The 432-litre boot is enough to send my wife packing to her mom’s house for a good six-months, and it gets me bonus points for helping me segregate the valuables vs. the things too hard to make sense of, thanks to the folding platform that doubles up as a partition, which also opens up to a basement level of the boot where more stuff can be stowed. There are also shopping bag hooks and tie-down provisions. The rear seat folds 60:40 allowing me to pack and carry one or more human-sized teddy bears, and there is a small window at the seat-centre which allows me to store very long and narrow objects even without folding the seats, like skis. While bringing all of them up to the car you can open the boot with a simple one-leg sweeping gesture beneath the bumper, or the long press of a button on the remote key fob. You can also close the boot the same way.

Despite the same price as earlier, and the host of features explained, there has been no skimming in regards to the tech and safety features on the new Volvo XC40. The car actually features the segment-first radar-based driver assist system! The other safety features include Adaptive Cruise Control, Lane Keeping Aid, Run-Off Road Mitigation, Frontal Collision Mitigation Support, Whiplash Protection on front seats, and airbags on front, side and even one for the driver’s knee. There are several other features in the new XC40 that are well known from its predecessor.

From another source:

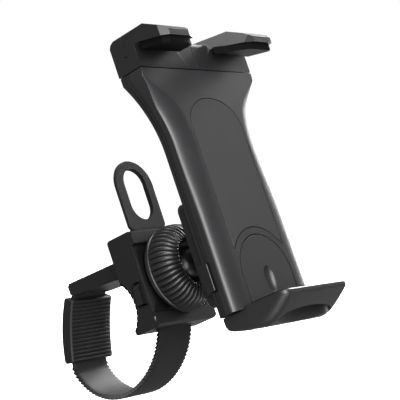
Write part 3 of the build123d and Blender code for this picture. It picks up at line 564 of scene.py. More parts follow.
def edge_fade(height):
    """1 where the edge is fully rounded, 0 where it has run out under the jaws."""
    return 1.0 - between(height, fade_from, fade_to)


def side_swell(height, depth):
    """How far the side stands out past the plain outline at a depth behind the front."""
    return side_out * edge_fade(height) * (body_depth - depth) / (body_depth - edge_deep)


def front_section(share, height):
    """Point (x, depth) of the cross-section, for share -1 at the left seam to 1 at the right."""
    side = math.copysign(1.0, share)
    share = abs(share)
    fade = edge_fade(height)
    wide, deep = edge_wide * fade + hair, edge_deep * fade + hair
    full = 2.0 - 0.5 * between(height, full_low, full_high)
    half = half_width(height) + side_swell(height, deep)
    flat_until, edge_until = 0.35, 0.92  # shares of the columns where the flat and the edge end
    if share < flat_until:
        return side * (half - wide) * share / flat_until, 0.0
    if share < edge_until:
        turn = (share - flat_until) / (edge_until - flat_until) * math.pi / 2
        return (side * (half - wide * (1 - math.sin(turn) ** (2 / full))),
                deep * (1 - math.cos(turn) ** (2 / full)))
    depth = deep + (split_y - face_y - deep) * (share - edge_until) / (1 - edge_until)
    return side * (half_width(height) + side_swell(height, depth)), depth


only(None)
bpy.ops.mesh.primitive_grid_add(x_subdivisions=across_count, y_subdivisions=up_count, size=2)
front = bpy.context.object
front.name = "cradle_front"
for vertex in front.data.vertices:
    height = (vertex.co.y + 1) / 2 * body_height
    x, depth = front_section(vertex.co.x, height)
    vertex.co = (x, face_y + depth, base_z + height)
select_whole(front)
bpy.ops.mesh.normals_make_consistent(inside=False)
only(front)
if sum(face.normal.y * face.area for face in front.data.polygons) > 0:
    select_whole(front)                  # an open sheet may be turned the wrong way
    bpy.ops.mesh.flip_normals()
    only(front)
modify(front, "SOLIDIFY", thickness=shell_wall, offset=-1.0, use_even_offset=True)
print("front shell grid:", len(front.data.vertices))

# %% Arch for the tongue and bed for the inlay
tongue_half = 18.0
tongue_top = 32.0
tongue_gap = 0.45
inlay_low, inlay_high = upright_box("front_inlay")
inlay_half = inlay_high.x
inlay_rise = 13.6                        # height of its elliptical top
inlay_land = 3.8                         # shell left between the arch and the inlay
inlay_bed = 1.0
groove = 0.4                             # gap round the inlay, drawn a little wide so that it shows


def arch_outline(half, top, low, steps=32):
    """Round-topped outline in (x, z), from heights above the cradle's bottom."""
    points = [(-half, base_z + low), (half, base_z + low)]
    for k in range(steps + 1):
        turn = math.pi * k / steps
        points.append((half * math.cos(turn), base_z + top - half + half * math.sin(turn)))
    return points


def inlay_outline(grow, steps=32):
    """The inlay: straight sides, elliptical top, and a hollow foot round the tongue's arch."""
    half = inlay_half + grow
    side_top = inlay_high.z - inlay_rise
    low = inlay_low.z - grow
    hollow = tongue_half + inlay_land - grow
    hollow_z = base_z + tongue_top - tongue_half
    corner = math.acos(min(1.0, (low - hollow_z) / hollow))
    over = [math.pi * k / steps for k in range(steps + 1)]
    under = [-corner + 2 * corner * k / steps for k in range(steps + 1)]
    points = [(half * math.cos(turn), side_top + (inlay_rise + grow) * math.sin(turn)) for turn in over]
    points.append((-half, low))
    points += [(hollow * math.sin(turn), hollow_z + hollow * math.cos(turn)) for turn in under]
    points.append((half, low))
    return points


boolean(front, slab("arch", arch_outline(tongue_half + tongue_gap, tongue_top + tongue_gap, -3.0),
                    "Y", face_y - 2, face_y + shell_wall + 2))
boolean(front, slab("bed", inlay_outline(groove), "Y", face_y - 2, face_y + inlay_bed))
soften(front, 0.22, 2, 40.0)
finish_piece(front, ["front_shell"], smooth=24.0)

# %% [markdown]
# ## The inlay
#
# A sheet of rubber lies in a shallow bed on the face, so that a phone doesn't slide. It is cut from the
# same outline as its bed, a little smaller, which leaves the fine dark line round it. Its rim is rolled.

# %% Inlay
inlay = slab("inlay", inlay_outline(0.0), "Y", face_y + inlay_bed, face_y - 0.1)
soften(inlay, 0.3, 3, 50.0)
finish_piece(inlay, ["front_inlay"])

# %% [markdown]
# ## The rear shell
#
# The rear shell is already right in the CAD, down to its screw wells. It only lacks what a mould adds:
# soft edges, and the two fine lines along its sides, where the wall steps in. So its mesh is copied and
# merged, thin frames of the same outline cut the lines, its sides are moved out to meet the front
# shell's, and its edges are softened.

# %% Rear shell
side_lines = ((10.0, 0.45, 0.45), (8.3, 0.3, 0.25))   # depth behind the face, width and cut of each
past = 5.0                               # how far a cutter reaches past the cradle


def body_outline(inset, steps=28):
    """The cradle's outline in (x, z), drawn in by an inset."""
    heights = [-1.0] + [waist_height + (shoulder_height - waist_height) * k / steps
                        for k in range(steps + 1)] + [body_height + 1.0]
    right = [(half_width(h) - inset, base_z + h) for h in heights]
    return right + [(-x, z) for x, z in reversed(right)]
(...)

Coming to the most important change in the 2020 Volvo XC40, the new BS6 petrol engine that has replaced the well-liked 2.0-litre diesel mill. The older motor used to deliver 190 hp of maximum power and 400 Nm of peak torque, and the BS6-compliant 2.0-litre petrol engine produces the same amount of peak power and 300 Nm of torque. The lack of diesel punch is felt, even after the turbo opens up at around 2,500 rpm, and the shifts by the 8-speed automatic transmission are calm and noticeable except in the Dynamic mode. The other modes, Eco, Comfort, and Off-road, have distinctive settings, and the Individual mode lets us set some powertrain behaviour, steering feedback and braking characteristics.

Overall, the switch to the petrol motor is not at all a let-down for Volvo fans, as the performance is still good and fun at times. The power delivery is linear and the engine is rev-happy to push as much as one would like. The combined nature of this engine and the 8-speed gearbox is not really race-inspiring, but definitely more than adequate for the typical use of this sort of car. It’s a gallant commuter, versatile tourer and a great value purchase considering the assortment of features and luxury it offers as a whole for the price point.

Disclaimer – For this review, Volvo Auto India invited and hosted us at Goa. They paid for our travel, stay and food.